I define myself professionally as an educational anthropologist and an early childhood education specialist. My education was interdisciplinary, with coursework in anthropology, sociology, and child development and a Ph.D. from the Committee on Human Development at the University of Chicago and a post-doctoral fellowship at the East-West Center in Honolulu. My principal doctoral mentors were Robert A LeVine (who is an emeritus professor at the Harvard Graduates School of Education) and Takeo Doi (a Japanese psychoanalyst, most famous for his work on Japanese ethnopsychiatry).

My job title is “The Nadine Mathis Basha Professor of Education” in the College of Education at Arizona State University. My home unit is the early childhood education cluster in the Division of Curriculum and Instruction. I also have an appointment in the Social Foundations program of the Division of Educational Policy and Leadership. I joined the faculty at ASU in 2001. Before that I taught for many years at the University of Hawai`i and for a year at the University of New Hampshire. I have been a visiting professor at the University of Chicago and the University of Paris.

For the 2007-2008 academic year I am a visiting scholar at the Russell Sage Foundation in New York City, where I am working on a book on immigration and early childhood education.

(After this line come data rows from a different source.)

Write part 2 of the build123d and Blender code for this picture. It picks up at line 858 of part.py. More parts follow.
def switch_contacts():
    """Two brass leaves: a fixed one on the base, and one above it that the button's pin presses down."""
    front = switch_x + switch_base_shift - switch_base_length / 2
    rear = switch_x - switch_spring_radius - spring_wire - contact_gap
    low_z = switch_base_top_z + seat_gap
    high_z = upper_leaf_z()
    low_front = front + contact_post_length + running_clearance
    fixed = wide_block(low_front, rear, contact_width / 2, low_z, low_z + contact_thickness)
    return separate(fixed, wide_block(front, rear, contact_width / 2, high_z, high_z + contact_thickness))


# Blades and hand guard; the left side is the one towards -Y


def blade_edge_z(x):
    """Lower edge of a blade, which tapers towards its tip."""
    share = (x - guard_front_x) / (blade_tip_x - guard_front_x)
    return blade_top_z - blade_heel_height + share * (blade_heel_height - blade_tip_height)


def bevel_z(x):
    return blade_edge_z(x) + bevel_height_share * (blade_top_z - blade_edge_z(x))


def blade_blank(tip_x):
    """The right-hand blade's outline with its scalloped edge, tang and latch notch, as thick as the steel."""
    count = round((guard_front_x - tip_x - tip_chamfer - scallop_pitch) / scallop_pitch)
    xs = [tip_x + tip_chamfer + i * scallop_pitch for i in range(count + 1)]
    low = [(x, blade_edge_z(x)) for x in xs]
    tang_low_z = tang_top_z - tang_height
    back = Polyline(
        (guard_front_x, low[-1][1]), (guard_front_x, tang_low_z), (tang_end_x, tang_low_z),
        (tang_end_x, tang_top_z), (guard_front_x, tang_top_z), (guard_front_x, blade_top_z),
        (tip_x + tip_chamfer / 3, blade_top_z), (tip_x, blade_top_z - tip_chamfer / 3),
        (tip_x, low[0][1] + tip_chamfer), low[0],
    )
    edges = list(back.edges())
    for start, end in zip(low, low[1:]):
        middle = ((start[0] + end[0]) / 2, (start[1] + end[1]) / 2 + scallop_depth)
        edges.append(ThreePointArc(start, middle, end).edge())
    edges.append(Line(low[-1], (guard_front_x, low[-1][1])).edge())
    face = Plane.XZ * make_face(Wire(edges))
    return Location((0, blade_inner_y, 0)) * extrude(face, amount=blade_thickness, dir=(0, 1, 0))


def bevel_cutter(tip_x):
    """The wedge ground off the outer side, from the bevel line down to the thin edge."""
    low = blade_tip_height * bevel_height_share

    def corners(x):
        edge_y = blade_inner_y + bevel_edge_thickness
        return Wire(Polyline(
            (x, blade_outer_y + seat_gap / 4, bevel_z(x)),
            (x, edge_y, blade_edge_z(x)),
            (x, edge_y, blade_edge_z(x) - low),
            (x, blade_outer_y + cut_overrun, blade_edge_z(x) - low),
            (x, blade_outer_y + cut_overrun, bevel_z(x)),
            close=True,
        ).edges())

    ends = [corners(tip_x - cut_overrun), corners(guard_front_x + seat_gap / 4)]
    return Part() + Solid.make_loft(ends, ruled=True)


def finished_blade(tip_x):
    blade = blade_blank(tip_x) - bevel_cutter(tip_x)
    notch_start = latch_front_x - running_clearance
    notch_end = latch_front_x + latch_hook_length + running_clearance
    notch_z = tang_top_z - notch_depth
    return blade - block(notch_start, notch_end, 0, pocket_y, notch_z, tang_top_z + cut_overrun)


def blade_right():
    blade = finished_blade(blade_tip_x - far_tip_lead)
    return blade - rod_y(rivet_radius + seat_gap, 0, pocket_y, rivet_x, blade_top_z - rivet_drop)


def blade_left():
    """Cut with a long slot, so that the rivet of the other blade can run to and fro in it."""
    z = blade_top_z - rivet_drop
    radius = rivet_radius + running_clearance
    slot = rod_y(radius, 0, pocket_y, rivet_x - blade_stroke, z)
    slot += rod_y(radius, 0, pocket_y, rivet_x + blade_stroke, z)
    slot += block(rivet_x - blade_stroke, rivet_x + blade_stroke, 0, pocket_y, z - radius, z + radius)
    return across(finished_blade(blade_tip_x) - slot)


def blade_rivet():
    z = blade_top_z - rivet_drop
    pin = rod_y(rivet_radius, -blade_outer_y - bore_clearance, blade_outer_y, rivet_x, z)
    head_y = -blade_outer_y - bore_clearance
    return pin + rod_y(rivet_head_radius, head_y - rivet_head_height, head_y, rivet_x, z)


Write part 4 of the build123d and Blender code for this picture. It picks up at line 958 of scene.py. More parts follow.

My research interests include cross-cultural studies of early childhood education, immigration, children and the media, and qualitative research methods. Among my publications are the books Preschool in Three Cultures; Good Guys Don't Wear Hats; Remade in Japan; Making a Place for Pleasure in Early Childhood Education; and Pikachu's Global Adventure. I am currently completing a sequel to Preschool in Three Cultures and leading a major international project: Children Crossing Borders: Immigrant Parent and Staff Perspectives on Preschool.